Quando querer (estudar em Lisboa) não é poder (viver em Lisboa)
Faz parte do senso comum dizer que o brasileiro que vem para o ensino superior português tem no imaginário estudar na Universidade de Coimbra. De facto, devido às razões históricas mais do que conhecidas (e que, portanto, não irei aqui abordar), a Universidade de Coimbra possui, até hoje, um grande peso no Brasil. No entanto, com o aumento desses estudantes em Portugal a partir de 2008/2009 (cujos motivos já expliquei em outro artigo, mas entre os quais destaco as políticas de fomento à mobilidade estudantil internacional adotadas pelo governo brasileiro da época, que incentivaram muitos estudantes a ir para o exterior, mas também a escolher Portugal por causa da língua), não só Coimbra mas muitas outras universidades portuguesas começaram a "povoar" o imaginário desses estudantes. As motivações para a escolha das mesmas passavam pelo prestígio, pela posição que estas ocupavam nos rankings universitários, mas também pelo local do país onde se encontravam.
Assim, em 2014/2015, quando entrevistei alguns desses estudantes no âmbito do meu doutoramento, conheci uns tantos que, apesar de estudarem em Coimbra, queriam (e podiam) viver em Lisboa. Ainda que nesta época já fosse mais caro viver em Lisboa, o facto de se tratar de uma cidade "mais cosmopolita", com mais possibilidades profissionais e uma oferta cultural maior, compensava o "investimento". Nessa altura, além de haver muitas casas para arrendar em Lisboa, todo o custo de vida (ainda que já fosse maior) era suportável.
Este ano, no entanto, chamou-me atenção uma estudante brasileira que teve de usar como "estratégia" para prosseguir com os seus estudos em Lisboa o percurso inverso, ou seja, não só devido aos gastos com a renda, mas também por causa do custo de vida que tinha em Lisboa, teve de optar por ir viver em... Coimbra! Mesmo tendo que pegar o comboio para vir às aulas, o facto de não haver aulas todos os dias passou a compensar morar fora de Lisboa, já que, segundo a mesma, hoje é muito mais barato viver em Coimbra do que em Lisboa. E é aí que eu acho que está a diferença: sempre foi mais barato viver em Coimbra, mas hoje é muito mais barato viver em Coimbra, quando comparado com Lisboa.
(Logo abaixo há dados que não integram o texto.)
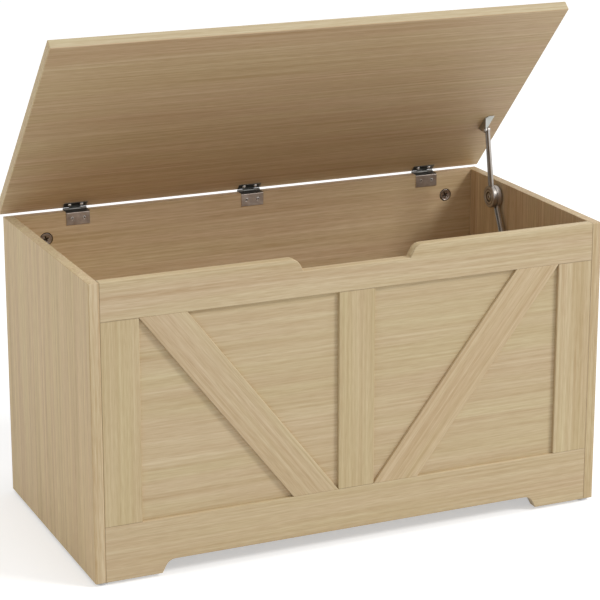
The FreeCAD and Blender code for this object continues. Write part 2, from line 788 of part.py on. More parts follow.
def report_motion(shift):
    hub_closed = closed_hub_pivot()
    upper_turn = lean_of(upper_arm_span) - lean_of(closed_lid_pivot - hub_closed)
    lower_turn = lower_arm_lean_deg - lean_of(hub_closed - side_pivot)
    print("lid turn", lid_open_deg)
    for arm, turn in (("upper arm on the lid", upper_turn - lid_open_deg),
                      ("lower arm on the upper", lower_turn - upper_turn)):
        print(arm, "turn", turn, "ratio", turn / lid_open_deg)
    print("hinge axis", point(0, hinge_y, hinge_z) + shift)
    print("lid pivot", at_x(lid_pivot, upper_arm_x + upper_arm / 2) + shift)
    print("hub pivot", at_x(hub_pivot, hub_middle_x) + shift)
    print("side pivot", side_pivot + shift)
    print("hub pivot with the lid closed", hub_closed + shift)
    print("inside from", point(-inner_half, front_inner_y, bottom_underside + bottom_board) + shift)
    print("inside to", point(hub_face_x, back_inner_y, side_top) + shift)
    print("shift", shift)


# All pieces, by node name
nodes = {}
for side, name in zip(sides, ("left", "right")):
    nodes[name + "_side_panel"] = [side_panel(side)]
    nodes[name + "_stile"] = [stile(*sorted((side * inner_half, side * (inner_half - member_width))))]
    nodes[name + "_brace"] = [brace(side)]
nodes["center_stile"] = [stile(-member_width / 2, member_width / 2)]
nodes["top_rail"] = [top_rail()]
nodes["bottom_rail"] = [bottom_rail()]
nodes["front_panel"] = [front_panel()]
nodes["back_panel"] = [back_panel()]
nodes["bottom_panel"] = [bottom_panel()]

fitting_places = {"back": (back_cam_places, back_dowel_places),
                  "front": (front_cam_places, front_dowel_places),
                  "bottom": (bottom_cam_places, bottom_dowel_places)}
for name, (cam_places, dowel_places) in fitting_places.items():
    nodes[name + "_cam_locks"] = [cam_lock(side, *place) for side in sides for place in cam_places]
    nodes[name + "_cam_bolts"] = [cam_bolt(side, *place[:2]) for side in sides for place in cam_places]
    nodes[name + "_dowels"] = [dowel(side, *place) for side in sides for place in dowel_places]

nodes["feet"] = [foot(place) for place in foot_places()]
nodes["foot_nails"] = [nail(place) for place in foot_places()]

for name, center in hinge_centers.items():
    nodes["hinge_body_leaf_" + name] = [body_leaf(center)]
    nodes["hinge_lid_leaf_" + name] = [opened(lid_leaf(center))]
    nodes["hinge_pin_" + name] = [hinge_pin(center)]
nodes["hinge_body_screws"] = [screw(place, along_y) for center in hinge_centers.values()
                              for place in body_leaf_screw_places(center)]
nodes["hinge_lid_screws"] = [opened(screw(place, along_z)) for center in hinge_centers.values()
                             for place in lid_leaf_screw_places(center)]

nodes["lid_panel"] = [opened(lid_panel())]
nodes["stay_lid_bracket"] = [opened(lid_bracket_piece())]
nodes["stay_lid_pin"] = [opened(lid_pivot_pin())]
nodes["stay_lid_screws"] = [opened(screw(place, along_z)) for place in lid_bracket_screw_places()]
nodes["stay_upper_arm"] = [upper_arm_piece()]
nodes["stay_hub_cap"] = [hub_cap()]
nodes["stay_lower_arm"] = [lower_arm_piece()]
nodes["stay_hub_drum"] = [hub_drum()]
nodes["stay_hub_rivet"] = [hub_rivet()]
nodes["stay_spring_washer"] = [spring_washer()]
nodes["stay_side_rivet"] = [side_rivet()]
nodes["stay_side_bracket"] = [side_bracket_piece()]
nodes["stay_side_screws"] = [screw(place, along_x) for place in side_bracket_screw_places()]

# The open lid reaches behind the back panel, so the middle of the whole depth lies behind the chest's own
lid_rear = nodes["lid_panel"][0].BoundBox.YMax
shift = point(0, -(lid_rear + front_y) / 2, 0)

os.makedirs("parts", exist_ok=True)
for name, solids in nodes.items():
    shape = Part.makeCompound([solid for piece in solids for solid in piece.Solids])
    shape.translate(shift)
    if len(shape.Solids) == 1:
        shape = shape.Solids[0]
    shape.exportStep("parts/" + name + ".step")
report_motion(shift)
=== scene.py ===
import json
import math

import bmesh
import bpy
from mathutils import Matrix, Vector


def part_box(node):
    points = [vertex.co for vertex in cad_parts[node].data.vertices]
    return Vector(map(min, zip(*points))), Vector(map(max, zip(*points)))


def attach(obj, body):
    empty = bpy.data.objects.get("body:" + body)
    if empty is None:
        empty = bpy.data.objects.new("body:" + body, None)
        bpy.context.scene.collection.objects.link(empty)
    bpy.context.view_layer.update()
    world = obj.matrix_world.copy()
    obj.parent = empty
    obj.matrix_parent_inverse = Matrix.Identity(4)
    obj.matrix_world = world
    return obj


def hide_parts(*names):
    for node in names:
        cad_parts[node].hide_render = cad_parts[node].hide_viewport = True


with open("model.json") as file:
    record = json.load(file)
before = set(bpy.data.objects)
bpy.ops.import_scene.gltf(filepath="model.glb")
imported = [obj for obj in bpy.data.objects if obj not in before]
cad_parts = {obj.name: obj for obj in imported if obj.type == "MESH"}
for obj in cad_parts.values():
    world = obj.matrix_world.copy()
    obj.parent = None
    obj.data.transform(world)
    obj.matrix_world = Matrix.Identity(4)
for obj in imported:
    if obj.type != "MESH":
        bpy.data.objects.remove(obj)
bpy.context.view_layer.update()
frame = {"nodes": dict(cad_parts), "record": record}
nodes = frame["nodes"]
mm = 0.001
left, right, front, back, down, up = [Vector(way) for way in ((-1, 0, 0), (1, 0, 0), (0, -1, 0), (0, 1, 0),
                                                              (0, 0, -1), (0, 0, 1))]
# at rest the lid stands open: this turn takes a point of the closed lid there
lidJoint = frame["record"]["behaviour"]["joints"][0]
lidHinge = Vector(lidJoint["pos_m"])
lidSwing = Matrix.Rotation(math.radians(-lidJoint["range_deg"][1]), 3, "X")


# small helpers for node trees, used by the finishes and by the geometry tree
def put(tree, kind, inputs=None, **settings):
    node = tree.nodes.new(kind)
    for key, value in settings.items():
        setattr(node, key, value)
    for key, value in (inputs or {}).items():
        if isinstance(value, bpy.types.NodeSocket):
            tree.links.new(value, node.inputs[key])
        else:
            node.inputs[key].default_value = value
    return node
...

Quanto às rendas, há quem defenda que aqueles que não se importarem de viver na Grande Lisboa, e não na cidade de Lisboa, ainda conseguem bons preços. No entanto, a estudante que acabei de citar já vivia na Grande Lisboa (Amadora), e ainda assim considerava o preço que estava a pagar impeditivo de lá continuar. Também conheci outra estudante que está a viver na Margem Sul e paga um preço alto para lá viver (750 euros por um T1 mobilado), porque tem o barco à porta de casa. Ou seja, se antes era um "sacrifício" morar na Margem Sul e ter que pegar o barco para vir estudar em Lisboa, hoje é um "luxo" ter o barco à porta de casa para poder vir estudar em Lisboa! Portanto, já não é novidade que as rendas aumentaram não só em Lisboa, mas em toda a Grande Lisboa.
Contudo, este aumento não se tem ficado pelas rendas. Todo o custo de vida em Lisboa, que já era mais alto do que em cidades como Coimbra, hoje tornou-se "impagável" para muitos. Se até há pouco tempo era possível encontrar menus em muitos restaurantes em Lisboa por cinco euros, hoje estes não saem por menos de sete/oito euros - e isto quando se opta por fazer uma refeição ligeira, numa pastelaria, e não num restaurante. Logo, ainda que Lisboa continue a ter uma oferta cultural maior, se os estudantes que aqui estão não têm condições de aproveitar a gastronomia local, dificilmente conseguirão aproveitar essas ofertas culturais.
Tendo em conta que o poder aquisitivo do brasileiro também diminuiu (uma notícia publicada em maio deste ano referia que era preciso ter, no mínimo, 4,43 reais para comprar um euro, enquanto em maio de 2014 o valor necessário era pouco mais de três reais), é certo que estes tenderão a procurar os locais do país que lhes possibilitarem ter um poder de compra mais elevado. Logo, na ótica da atração e retenção dos estudantes internacionais, se os grandes centros urbanos de Portugal continuarem a virar a cara para as necessidades dos estudantes internacionais, correrão sérios riscos de os perderem para as cidades do interior do país.